There is a reckoning coming. I can feel it.

CWMartin said...

Point one: Nothing different about that story in those 1,000 years, so yep. Point two: I've wondered about our "Cuba does not equal Turkey" positions for a long time. Point three: Don't exactly agree with GF's "absolute villains for decades" part, but there are a LOT of places our "perspective" has been one sided at best. Point four: I'm still not going to support Russia, the instigator of the first war of the end of days, as Revelation and Ezekiel tell it.
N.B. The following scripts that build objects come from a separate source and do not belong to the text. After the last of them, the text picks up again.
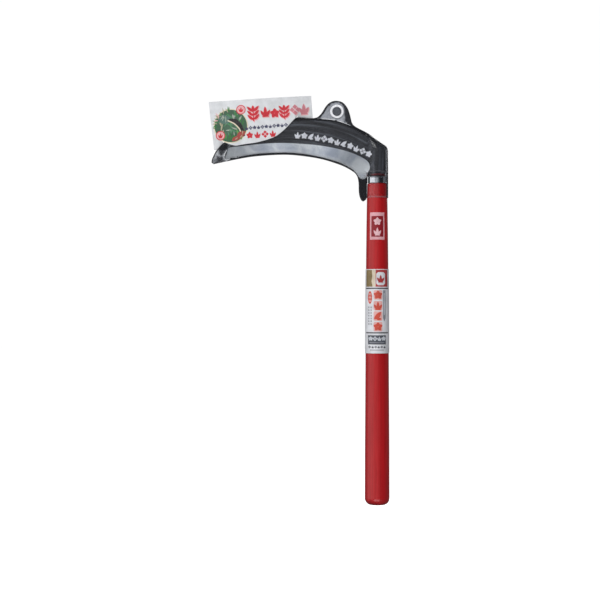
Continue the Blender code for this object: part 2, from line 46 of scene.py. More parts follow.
# ---------------------------------------------------------------- plan lines, as in the CAD
BLADE_HALF = 1.2
EDGE_THICKNESS = 0.5
CUTTING_EDGE = [
    (-183.0, 323.6), (-166.0, 327.0), (-142.0, 330.8), (-113.0, 332.2), (-90.0, 330.7),
    (-66.0, 326.4), (-45.0, 320.0), (-31.0, 312.8), (-25.0, 307.2), (-21.5, 302.0),
    (-17.6, 300.0), (-13.6, 301.4), (-11.9, 305.0), (-11.8, 307.2),
]
SPINE = [
    (10.6, 338.0), (0.0, 345.4), (-14.0, 352.8), (-30.2, 361.8), (-52.0, 369.2),
    (-80.6, 371.2), (-106.0, 369.8), (-132.0, 364.4), (-158.0, 353.8), (-174.0, 342.6),
    (-181.0, 333.4), (-183.4, 327.2),
]
BEVEL_LINE = [
    (-178.6, 337.2), (-175.0, 338.6), (-159.0, 340.4), (-136.0, 342.9), (-114.7, 343.7),
    (-90.2, 342.6), (-67.4, 340.4), (-44.6, 336.0), (-29.0, 331.2), (-17.0, 325.6),
    (-10.4, 320.2), (-8.9, 313.6), (-11.2, 308.4),
]
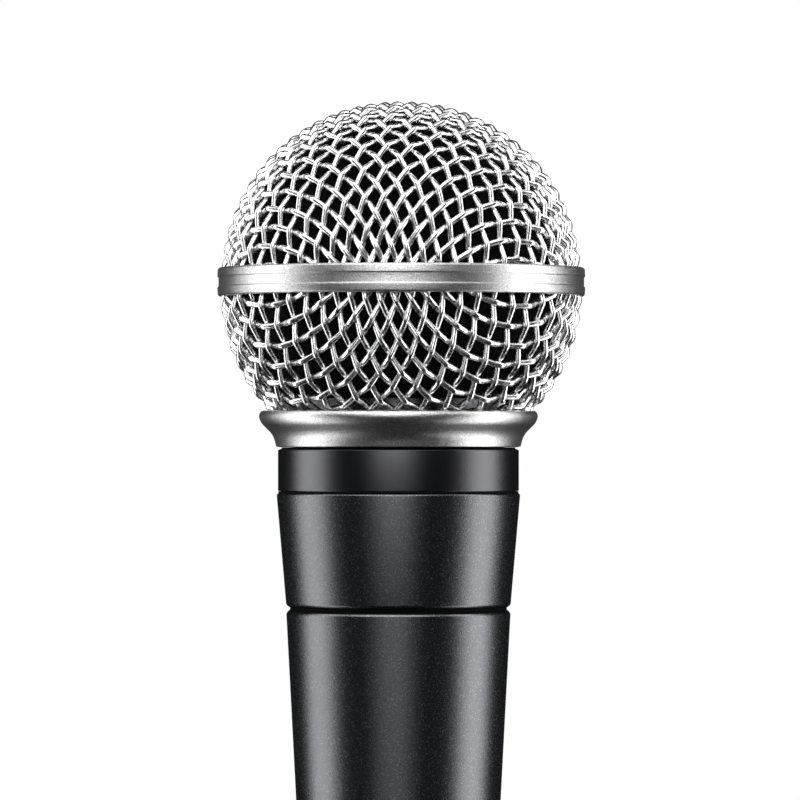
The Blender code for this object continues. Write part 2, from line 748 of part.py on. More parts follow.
def make_potting_ring(material):
    """Set compound that holds the transformer's foot to the handle's bore."""
    high = CORE_LOW - GAP
    return ring("potting_ring", 6.9 * MM, 9.1 * MM, high - 2.3 * MM, high, material)


def smooth_route(points, steps_per_stretch=2):
    """Points along a smooth curve through the given ones."""
    spine = []
    before = [points[0]] + points
    after = points[2:] + [points[-1]]
    for a, b, c, d in zip(before, points, points[1:], after):
        for step in range(steps_per_stretch):
            t = step / steps_per_stretch
            linear, square, cube = c - a, 2 * a - 5 * b + 4 * c - d, 3 * b - a - 3 * c + d
            spine.append(0.5 * (2 * b + linear * t + square * t ** 2 + cube * t ** 3))
    return spine + [points[-1]]


def make_lead(name, route, material):
    """An insulated wire. Its route's points are in millimetres."""
    spine = smooth_route([Vector(point) * MM for point in route])
    curve = bpy.data.curves.new(name, "CURVE")
    curve.dimensions = "3D"
    curve.bevel_depth = LEAD_RADIUS
    curve.bevel_resolution = 2
    curve.use_fill_caps = True
    spline = curve.splines.new("POLY")
    spline.points.add(len(spine) - 1)
    for point, place in zip(spline.points, spine):
        point.co = (*place, 1.0)
    curve.materials.append(material)
    lead = bpy.data.objects.new(name, curve)
    bpy.context.scene.collection.objects.link(lead)
    return lead


def build_grille():
    bright_wire = make_material("bright_wire", (0.86, 0.86, 0.87), 0.16, 1.0)
    satin_nickel = make_material("satin_nickel", (0.72, 0.72, 0.73), 0.3, 1.0)
    foam = make_material("foam", (0.03, 0.03, 0.03), 0.95, 0.0)
    make_grille_dome(bright_wire)
    make_grille_bowl(bright_wire)
    make_grille_band(satin_nickel)
    make_grille_collar(satin_nickel)
    make_foam_windscreen(foam)


def build_housing(black_paint, steel):
    ring_black = make_material("ring_black", (0.02, 0.02, 0.022), 0.35, 0.2)
    rubber = make_material("rubber", (0.02, 0.02, 0.02), 0.8, 0.0)
    make_cartridge_housing(black_paint)
    make_name_ring(ring_black)
    make_shock_mount(rubber)
    make_retaining_ring(steel)


def build_cartridge(black_plastic, steel, brass, copper):
    silk = make_material("silk", (0.3, 0.3, 0.3), 0.8, 0.0)
    magnet_alloy = make_material("magnet_alloy", (0.42, 0.42, 0.44), 0.45, 1.0)
    film = make_material("film", (0.75, 0.72, 0.62), 0.3, 0.0)
    make_resonator_cap(black_plastic)
    make_cap_screen(silk)
    make_cartridge_case(black_plastic)
    make_side_screen(silk)
    make_magnet_yoke(steel)
    make_magnet(magnet_alloy)
    make_pole_piece(steel)
    make_front_plate(steel)
    make_spacer_ring(black_plastic)
    make_diaphragm(film)
    make_voice_coil(copper)
    make_rear_chamber(black_plastic)
    make_terminal_board(black_plastic)
    make_terminal("terminal_green", 1, brass)
    make_terminal("terminal_yellow", -1, brass)


def build_handle(black_paint, black_plastic, steel, brass, copper):
    potting = make_material("amber_potting", (0.6, 0.42, 0.18), 0.5, 0.0)
    make_handle_barrel(black_paint)
    make_socket_insulator(black_plastic)
    for number, place in enumerate(pin_places(), start=1):
        make_contact_pin(f"contact_pin_{number}", place, brass)
    make_lock_screw(steel)
    make_ground_spring(brass)
    make_transformer_core(steel)
    make_transformer_bobbin(black_plastic)
    make_transformer_winding(copper)
    make_potting_ring(potting)


def build_leads():
    green = make_material("green_insulation", (0.05, 0.4, 0.12), 0.5, 0.0)
    yellow = make_material("yellow_insulation", (0.85, 0.68, 0.08), 0.5, 0.0)
    black = make_material("black_insulation", (0.03, 0.03, 0.03), 0.5, 0.0)
    opposite_route = [(-x, -y, z) for x, y, z in CARTRIDGE_LEAD_ROUTE]
    make_lead("lead_green", CARTRIDGE_LEAD_ROUTE, green)
    make_lead("lead_yellow", opposite_route, yellow)
    for number, route in enumerate(PIN_LEAD_ROUTES, start=1):
        make_lead(f"lead_pin_{number}", route, black)


def main():
    clear_scene()
    black_paint = make_material("black_paint", (0.035, 0.037, 0.04), 0.42, 0.3)
    black_plastic = make_material("black_plastic", (0.025, 0.025, 0.027), 0.5, 0.0)
    steel = make_material("steel", (0.5, 0.5, 0.52), 0.35, 1.0)
    brass = make_material("brass", (0.82, 0.66, 0.35), 0.25, 1.0)
    copper = make_material("copper", (0.8, 0.42, 0.25), 0.3, 1.0)
    build_grille()
    build_housing(black_paint, steel)
    build_cartridge(black_plastic, steel, brass, copper)
    build_handle(black_paint, black_plastic, steel, brass, copper)
    build_leads()


main()
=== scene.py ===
"""The microphone's looks: woven wire grille, satin nickel rings and flecked enamel, in a white studio."""
import json
import math

import bmesh
import bpy
import numpy as np
from mathutils import Matrix, Vector


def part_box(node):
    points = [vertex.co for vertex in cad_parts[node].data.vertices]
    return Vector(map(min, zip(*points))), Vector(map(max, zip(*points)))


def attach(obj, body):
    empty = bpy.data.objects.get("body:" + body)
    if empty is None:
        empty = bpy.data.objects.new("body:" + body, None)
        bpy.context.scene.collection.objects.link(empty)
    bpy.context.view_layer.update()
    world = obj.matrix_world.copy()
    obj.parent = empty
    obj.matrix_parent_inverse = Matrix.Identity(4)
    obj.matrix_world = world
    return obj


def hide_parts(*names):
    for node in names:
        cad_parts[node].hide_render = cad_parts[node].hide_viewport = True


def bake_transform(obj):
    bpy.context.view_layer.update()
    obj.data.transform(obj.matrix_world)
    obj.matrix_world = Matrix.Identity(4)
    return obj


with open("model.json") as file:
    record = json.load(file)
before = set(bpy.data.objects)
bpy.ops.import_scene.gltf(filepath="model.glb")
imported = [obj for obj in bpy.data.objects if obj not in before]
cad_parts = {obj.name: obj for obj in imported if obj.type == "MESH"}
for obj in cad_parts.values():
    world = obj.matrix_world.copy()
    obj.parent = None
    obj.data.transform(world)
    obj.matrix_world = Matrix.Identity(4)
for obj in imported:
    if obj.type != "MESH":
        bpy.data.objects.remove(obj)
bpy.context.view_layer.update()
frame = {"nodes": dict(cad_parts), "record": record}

MM = 0.001

# ---------------------------------------------------------------- sizes, from the frame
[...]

Jo-Anne's Ramblings said...

I feel the world has too many I do what benefits me and screw everyone else people this is the thought that popped into my head and so I share it

Mad Jack said...

Jo-Anne: I think you succinctly nailed it. Greed to the point of avarice eventually ruins everything.

CW: Cuba and Turkey. I've wondered the same thing. Actually, I learned about it right after the Cuban missile crises back in JFK days.

Glen: While I don't think that we are absolute villains, the U.S. has been involved in areas that we should have stayed out of. Korea was mishandled, and we should have never gotten involved in Vietnam. Now it's Russia, and I'm wondering if CW and Revelations aren't on to something.